[Required task] What is needed is the run of lines from the one containing "const windscreen = new THREE.Group();" through the one containing "bpy.context.scene.collection.objects.link(empty)", echoed exactly, with both ends kept and nothing added.

[Dataset content]
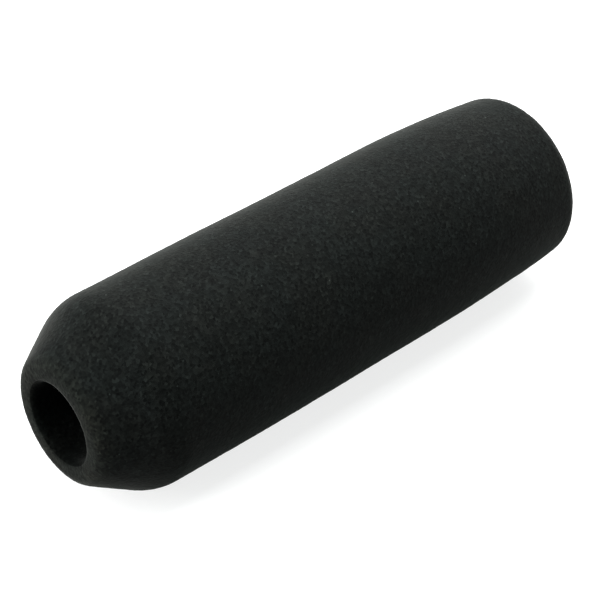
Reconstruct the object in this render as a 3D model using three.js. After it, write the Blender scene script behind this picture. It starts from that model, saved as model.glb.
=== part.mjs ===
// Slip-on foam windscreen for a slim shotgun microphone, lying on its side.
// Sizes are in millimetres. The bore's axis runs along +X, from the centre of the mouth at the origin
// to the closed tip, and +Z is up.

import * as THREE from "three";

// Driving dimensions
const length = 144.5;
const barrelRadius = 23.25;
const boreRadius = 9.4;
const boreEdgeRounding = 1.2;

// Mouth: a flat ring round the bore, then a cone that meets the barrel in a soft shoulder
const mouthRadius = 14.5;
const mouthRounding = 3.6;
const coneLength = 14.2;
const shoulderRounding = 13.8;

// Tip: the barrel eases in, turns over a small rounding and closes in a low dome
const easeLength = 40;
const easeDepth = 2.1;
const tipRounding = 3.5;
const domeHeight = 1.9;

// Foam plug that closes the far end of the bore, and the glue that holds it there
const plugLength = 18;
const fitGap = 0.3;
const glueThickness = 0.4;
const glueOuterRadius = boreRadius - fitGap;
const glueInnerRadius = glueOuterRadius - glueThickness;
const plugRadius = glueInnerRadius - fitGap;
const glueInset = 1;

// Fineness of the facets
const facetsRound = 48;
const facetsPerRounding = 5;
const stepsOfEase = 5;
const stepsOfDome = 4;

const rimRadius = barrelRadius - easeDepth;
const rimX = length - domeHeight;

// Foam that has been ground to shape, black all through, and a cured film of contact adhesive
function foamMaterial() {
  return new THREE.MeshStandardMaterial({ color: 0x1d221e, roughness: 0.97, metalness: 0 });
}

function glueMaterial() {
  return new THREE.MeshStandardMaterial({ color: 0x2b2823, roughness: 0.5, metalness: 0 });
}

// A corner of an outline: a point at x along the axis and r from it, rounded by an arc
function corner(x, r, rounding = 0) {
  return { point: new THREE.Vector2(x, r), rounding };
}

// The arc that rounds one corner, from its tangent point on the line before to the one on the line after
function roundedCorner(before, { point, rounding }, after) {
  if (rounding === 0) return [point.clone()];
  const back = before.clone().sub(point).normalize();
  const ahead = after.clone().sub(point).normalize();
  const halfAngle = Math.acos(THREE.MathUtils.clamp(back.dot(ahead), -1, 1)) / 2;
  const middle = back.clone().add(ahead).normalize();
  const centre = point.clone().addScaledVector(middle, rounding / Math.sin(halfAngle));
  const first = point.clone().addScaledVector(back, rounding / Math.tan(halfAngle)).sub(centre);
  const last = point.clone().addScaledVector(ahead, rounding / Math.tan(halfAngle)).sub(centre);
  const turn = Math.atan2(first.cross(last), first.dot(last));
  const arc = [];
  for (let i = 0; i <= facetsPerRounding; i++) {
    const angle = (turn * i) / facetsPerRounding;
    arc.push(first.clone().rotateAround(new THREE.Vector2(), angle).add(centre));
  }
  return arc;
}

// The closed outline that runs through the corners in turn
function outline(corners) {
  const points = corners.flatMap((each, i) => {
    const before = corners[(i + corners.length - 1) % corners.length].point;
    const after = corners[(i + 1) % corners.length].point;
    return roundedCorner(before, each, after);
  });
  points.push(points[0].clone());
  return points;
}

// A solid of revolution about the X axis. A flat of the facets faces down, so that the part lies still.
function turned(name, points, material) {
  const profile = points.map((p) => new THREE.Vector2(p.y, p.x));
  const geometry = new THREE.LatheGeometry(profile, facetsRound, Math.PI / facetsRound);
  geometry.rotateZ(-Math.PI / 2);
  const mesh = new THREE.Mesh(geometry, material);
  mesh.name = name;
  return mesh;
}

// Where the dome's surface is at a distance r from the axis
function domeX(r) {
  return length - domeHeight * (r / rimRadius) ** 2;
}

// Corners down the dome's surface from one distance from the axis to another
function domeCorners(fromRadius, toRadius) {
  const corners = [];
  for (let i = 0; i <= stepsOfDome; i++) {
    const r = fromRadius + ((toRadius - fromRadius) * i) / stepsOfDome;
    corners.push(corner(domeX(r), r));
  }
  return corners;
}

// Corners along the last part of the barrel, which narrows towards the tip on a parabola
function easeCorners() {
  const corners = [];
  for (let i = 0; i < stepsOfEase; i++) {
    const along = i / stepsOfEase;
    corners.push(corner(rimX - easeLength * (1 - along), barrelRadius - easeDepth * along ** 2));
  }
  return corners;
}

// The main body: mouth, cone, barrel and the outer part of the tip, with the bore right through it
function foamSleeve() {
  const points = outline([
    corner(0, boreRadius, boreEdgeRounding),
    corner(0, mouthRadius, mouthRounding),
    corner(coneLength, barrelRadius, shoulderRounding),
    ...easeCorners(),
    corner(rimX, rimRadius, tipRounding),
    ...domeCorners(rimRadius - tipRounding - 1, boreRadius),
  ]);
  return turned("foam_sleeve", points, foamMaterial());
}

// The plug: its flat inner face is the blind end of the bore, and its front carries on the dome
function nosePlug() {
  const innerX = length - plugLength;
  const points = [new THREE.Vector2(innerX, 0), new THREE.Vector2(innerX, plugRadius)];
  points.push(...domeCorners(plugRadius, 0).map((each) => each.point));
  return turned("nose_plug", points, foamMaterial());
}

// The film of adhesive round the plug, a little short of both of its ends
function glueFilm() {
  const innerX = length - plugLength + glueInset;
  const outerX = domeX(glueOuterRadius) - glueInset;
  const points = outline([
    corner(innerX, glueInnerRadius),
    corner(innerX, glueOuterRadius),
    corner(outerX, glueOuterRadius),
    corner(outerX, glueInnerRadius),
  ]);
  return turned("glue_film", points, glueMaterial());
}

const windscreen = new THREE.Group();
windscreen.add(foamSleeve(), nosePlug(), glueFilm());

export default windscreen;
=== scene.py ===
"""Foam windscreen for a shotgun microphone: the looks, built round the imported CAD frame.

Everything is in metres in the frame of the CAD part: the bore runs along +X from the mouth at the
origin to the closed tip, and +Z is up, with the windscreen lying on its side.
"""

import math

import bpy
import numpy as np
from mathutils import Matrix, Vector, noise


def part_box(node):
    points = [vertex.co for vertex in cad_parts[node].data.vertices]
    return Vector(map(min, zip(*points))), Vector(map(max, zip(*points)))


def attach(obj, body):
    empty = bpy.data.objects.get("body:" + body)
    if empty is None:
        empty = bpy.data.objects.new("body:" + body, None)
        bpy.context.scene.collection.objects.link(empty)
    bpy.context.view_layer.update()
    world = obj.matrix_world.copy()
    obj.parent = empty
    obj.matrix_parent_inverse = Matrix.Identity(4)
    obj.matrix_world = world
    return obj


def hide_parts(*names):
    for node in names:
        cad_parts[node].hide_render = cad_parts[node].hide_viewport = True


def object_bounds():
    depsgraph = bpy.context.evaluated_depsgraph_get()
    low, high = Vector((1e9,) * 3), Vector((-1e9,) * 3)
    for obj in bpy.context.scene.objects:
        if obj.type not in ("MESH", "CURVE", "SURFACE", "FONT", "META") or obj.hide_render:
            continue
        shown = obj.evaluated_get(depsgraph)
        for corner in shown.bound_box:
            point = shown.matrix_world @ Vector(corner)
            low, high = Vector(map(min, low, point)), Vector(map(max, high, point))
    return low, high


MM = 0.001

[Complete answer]
const windscreen = new THREE.Group();
windscreen.add(foamSleeve(), nosePlug(), glueFilm());

export default windscreen;
=== scene.py ===
"""Foam windscreen for a shotgun microphone: the looks, built round the imported CAD frame.

Everything is in metres in the frame of the CAD part: the bore runs along +X from the mouth at the
origin to the closed tip, and +Z is up, with the windscreen lying on its side.
"""

import math

import bpy
import numpy as np
from mathutils import Matrix, Vector, noise


def part_box(node):
    points = [vertex.co for vertex in cad_parts[node].data.vertices]
    return Vector(map(min, zip(*points))), Vector(map(max, zip(*points)))


def attach(obj, body):
    empty = bpy.data.objects.get("body:" + body)
    if empty is None:
        empty = bpy.data.objects.new("body:" + body, None)
        bpy.context.scene.collection.objects.link(empty)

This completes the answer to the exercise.